Re: Crewe[Crew] he be in the 5th rank: Baron [Ds.{latin: dux,ducis ;OF/lat: duc ducere to lead; The Italians liked [Il]Duce then there be ducat, doge, ducal,duke and then there is duct to lead us to the lead ledge ]. Some of the extractions of duco,ducere, duxi ductum
Ds. [The saxon be lazy and go into removing as many syllables as possible] is I do believe be mosty for Barons, also known as peers[5 levels] or me lauds]Lords] the top list of roll-call be in order of pecking, the second be in order from the least to the top ranker.
A dictionary does list Ds as decistere = ? then there be decidere = to cut off? (not likely) to arrive at a solution that ends uncertainty or dispute abouut important matters [ but there is desidere = to sit idle, quite appropiate for one parking his day in the pews of House of [Domini] Lords]]
For being absent without permission they be asked to coff up monies for the poor box. There is an entry to that effect in the House of Lords

They all be lords: spiritual [arch and plain] and temporal [5 versions]

dirk   Link to this

Ds.

After searching around on the net, it seems to me that the likely meaning is a common abbreviation for "dominis" (= equivalent of Sir), referring to the title "baron". I couldn't find any satisfying etymology for "baron" other than a vague reference to old Germanic and old French. In Spanish though the word "varon" (b and v sound the same in Spanish), with the general meaning of "Hombre, persona del sexo masculino" [Man, person of the male sex], is still commonly used - albeit not as a title.

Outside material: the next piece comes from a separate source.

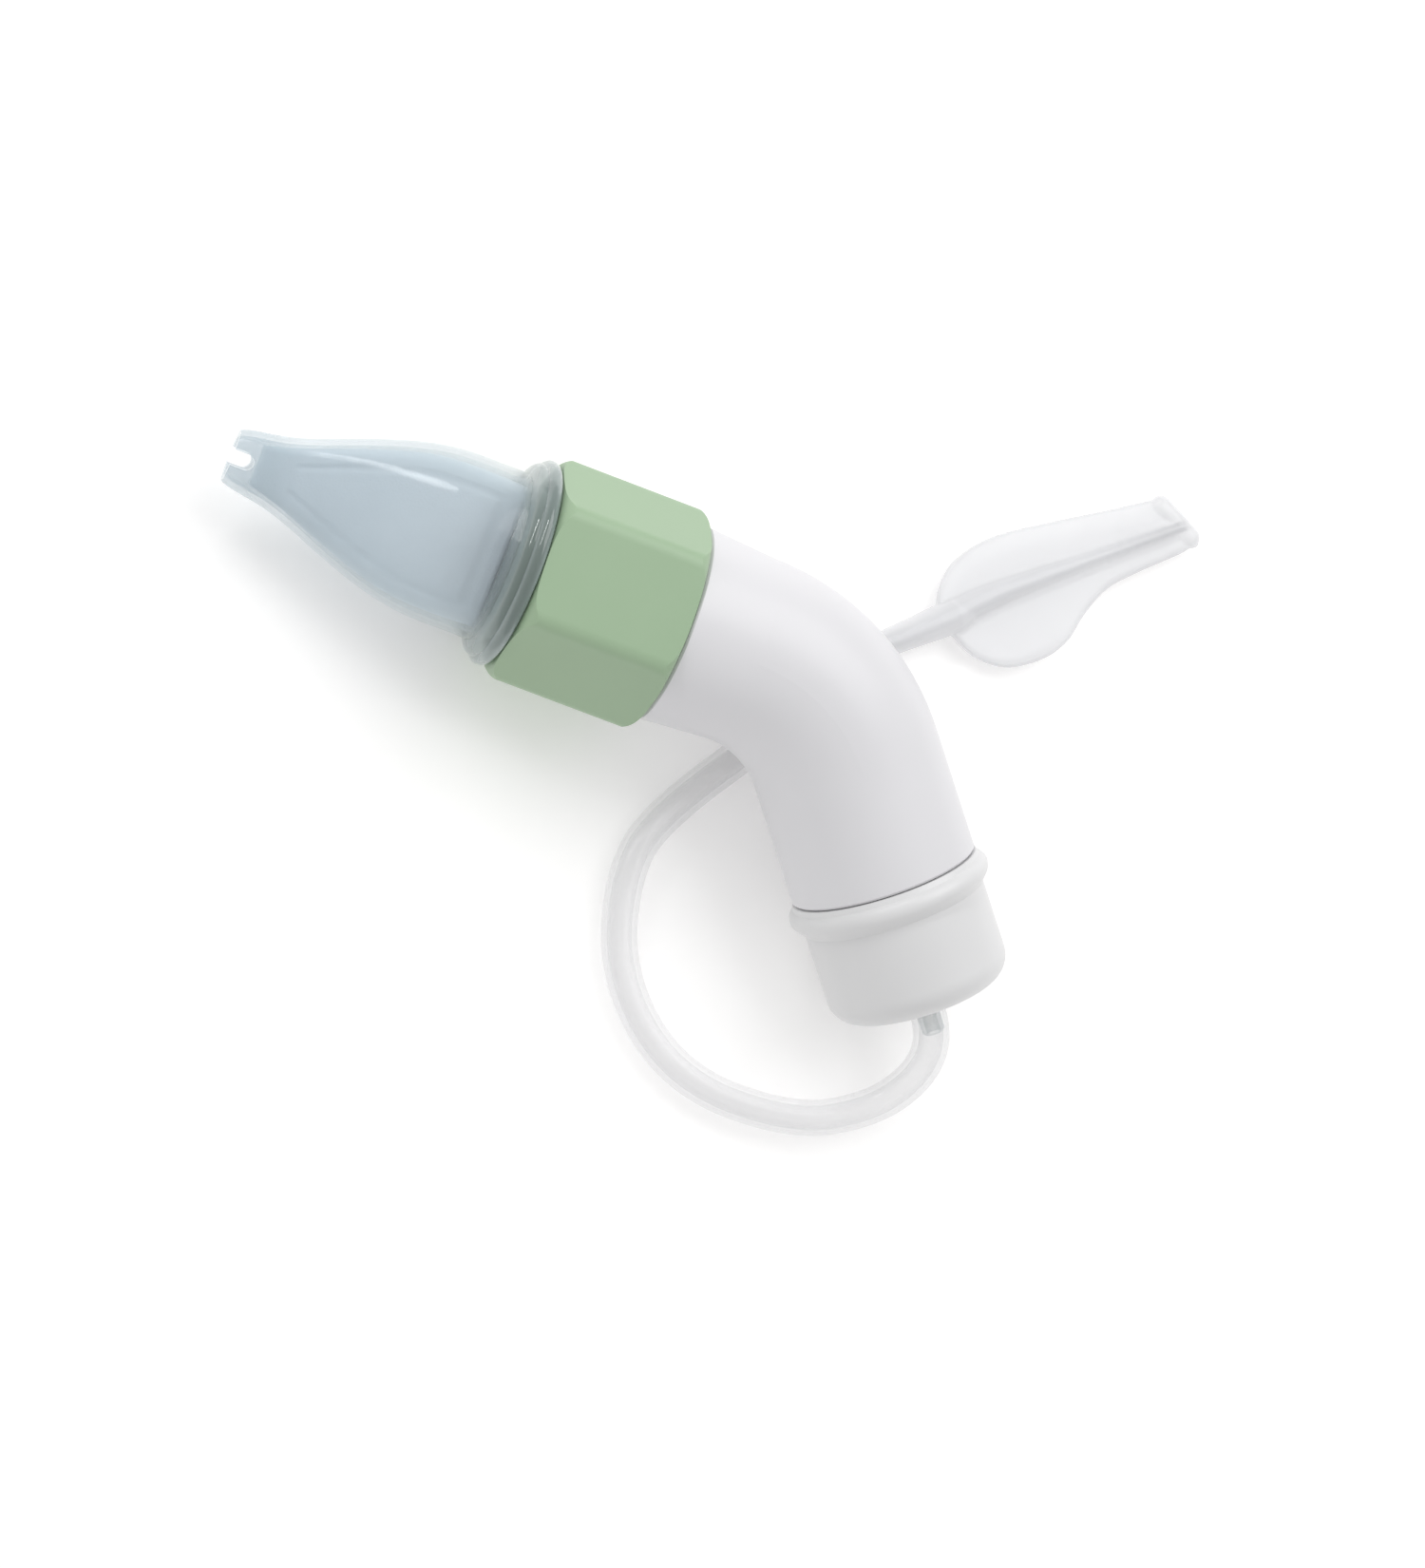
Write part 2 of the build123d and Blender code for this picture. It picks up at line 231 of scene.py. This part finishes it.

By the way, a very complete list of Latin abbreviations (although of little help in this case, but maybe for future reference) can be found on:
http://asgle.classics.unc.edu/abbrev/latin/

R   Link to this

In Spanish "varon" is a male person.
As for "Baron" it is a title (below Vizconde). This words have different origins.
As for V and B they DO NOT sound the same in Spanish.

language hat   Link to this

It's "dominus," not "dominis."

And yes, V and B are exactly the same in Spanish (/b/ at the start of a word, bilabial /v/ between vowels). That's why they're so often interchanged in graffiti.